Gli 80 anni di Dario Argento, l’Hitchcock italiano

“In verità io sono un uomo banalissimo, il mio doppio no”

“Hitchcock italiano”, “Maestro del brivido”, “Re dell’horror” (titolo, a dir la verità, non troppo gradito dal cineasta romano), sono solo alcuni dei soprannomi che la critica ha riservato in questi anni a Dario Argento.

Figlio di un produttore cinematografico e di una fotografa di moda, ereditò da entrambi i genitori i punti fermi della propria arte. Se fu il padre a trasmettergli la passione per il cinema, furono invece le ore passate nello studio della madre a conferirgli un interesse particolare per  le figure femminili, l’illuminazione, la cura del dettaglio e del trucco, ovvero quegli ingredienti presenti in tutti i suoi capolavori.

In gioventù, da critico cinematografico per Paese sera, parteggiò energicamente per il cinema di genere, ovvero quello considerato di “serie b” dalla critica ufficiale. Dopo alcuni lavori da sceneggiatore, l’esordio dietro la macchina da presa arrivò nel 1970, con L’Uccello dalle piume di cristallo

In questo film, così come nei successivi Il Gatto a nove code, Quattro mosche di velluto grigio, e soprattutto Profondo Rosso, Argento diede vita a un cinema ossessionato dai dettagli, impreziosito da colonne sonore disturbanti e allucinate (spesso a cura dei geniali Goblin di Claudio Simonetti), basato su enigmi apparentemente irrisolvibili che riecheggiavano la lezione di Edgar Allan Poe e de I delitti della Rue Morgue.

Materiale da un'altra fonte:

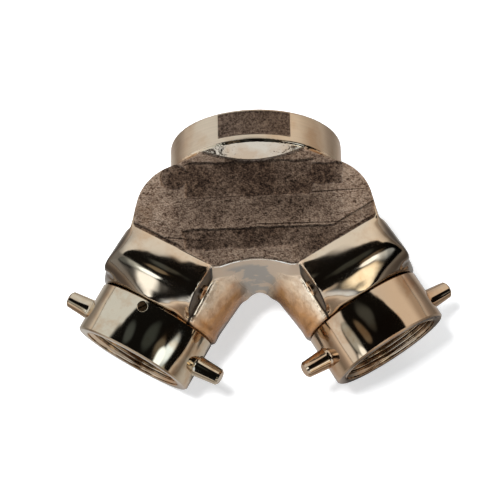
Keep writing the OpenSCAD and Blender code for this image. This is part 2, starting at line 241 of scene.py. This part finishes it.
def plain_metal(name, colour, roughness, wave=0.0, wave_scale=45.0, ring=None, crown=None):
    """One metal. ring: a place and a direction with a dark countersunk ring round it; crown: a place
    and an axis, along which the surface is slightly domed."""
    material, n, shader = new_material(name)
    shader.inputs["Metallic"].default_value = 1.0
    place = n.add("ShaderNodeTexCoord").outputs["Object"]
    tone = n.noise(place, 60.0, 3.0)
    shown = n.mix(tone, [c * 0.9 for c in colour], colour)
    height = n.noise(place, wave_scale, 1.0)
    normal = n.bump(height, 1.0, wave) if wave else None
    if crown:
        at, axis = crown
        off = n.vector("SUBTRACT", place, at)
        along = n.vector("DOT_PRODUCT", off, axis, "Value")
        dome = n.both(n.both(along, along), -CROWN)
        normal = n.bump(dome, 1.0, 1.0, normal)
    if ring:
        at, axis = ring
        off = n.vector("SUBTRACT", place, at)
        beside = n.vector("CROSS_PRODUCT", off, axis)
        far = n.vector("LENGTH", beside, output="Value")
        above = n.vector("DOT_PRODUCT", off, axis, "Value")
        sunk = n.both(n.between(far, -1.0, RING_R, 0.0003), n.between(above, -0.004, 1.0, 0.001))
        stain = n.both(n.between(far, -1.0, RING_R - 0.0005, 0.0004), sunk)
        shown = n.mix(stain, shown, (0.22, 0.13, 0.06))
        normal = n.bump(n.minus(1.0, sunk), 1.0, 0.0003, normal)
    stains = n.spots(n.noise(place, 38.0, 4.0, 0.6), 0.48, 0.64)
    browner = [c * f for c, f in zip(colour, (0.76, 0.58, 0.44))]
    shown = n.mix(n.both(stains, 0.78), shown, browner)
    n.tree.links.new(shown, shader.inputs["Base Color"])
    fine = n.noise(place, 420.0, 2.0)
    n.tree.links.new(n.blend(fine, roughness * 0.8, roughness * 1.3), shader.inputs["Roughness"])
    if normal:
        n.tree.links.new(normal, shader.inputs["Normal"])
    return material


def rubber():
    material, _, shader = new_material("rubber")
    shader.inputs["Base Color"].default_value = (0.012, 0.012, 0.013, 1)
    shader.inputs["Roughness"].default_value = 0.6
    return material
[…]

Se è lecito ammettere che Dario ricorse spesso a motivi da Grand Guignol, è pur vero che la finezza del lavoro registico era indiscutibile. Cinema di effetti ed effettacci? Forse, ma, allo stesso tempo, padronanza assoluta della suspense e indubbia maestria nel produrre brividi. Non si può negare neanche quanto la fotografia dei suoi film abbia fatto scuola, e quanto certi colori e certe luci abbiano oggi assunto la definizione di “argentiani”. 

La critica non ne comprese subito la portata, e celebri restano le stroncature dell’Unità, che parlarono di “film indescrivibili e inenarrabili…” e gli diedero del “presunto emulo di Hitchcock”.

Da Suspiria, la splendida fiaba gotica realizzata nel 1977, Dario si dedicherà meno al thriller e più all’horror, confezionando altri classici del genere come Phenomena o Trauma

Amatissimo in tutto il mondo, per ottenere i giusti riconoscimenti dalla critica in Italia dovrà attendere anche lui, come Fulci, Bava ed altri, lo sdoganamento ad opera di Quentin Tarantino, da sempre innamorato dei film del cineasta romano. Tra i tanti omaggi che il regista statunitense gli ha dedicato, ricordiamo quello presente in Grind House-Death Proof, quando lo spietato Kurt Russell spia le ragazze nel parcheggio accompagnato dalle dolci note di Piume di cristallo, dalla colonna sonora del film omonimo.

Secondo quanto affermato dalla figlia Asia, oggi Dario starebbe lavorando a un nuovo horror dal titolo “Occhiali neri”.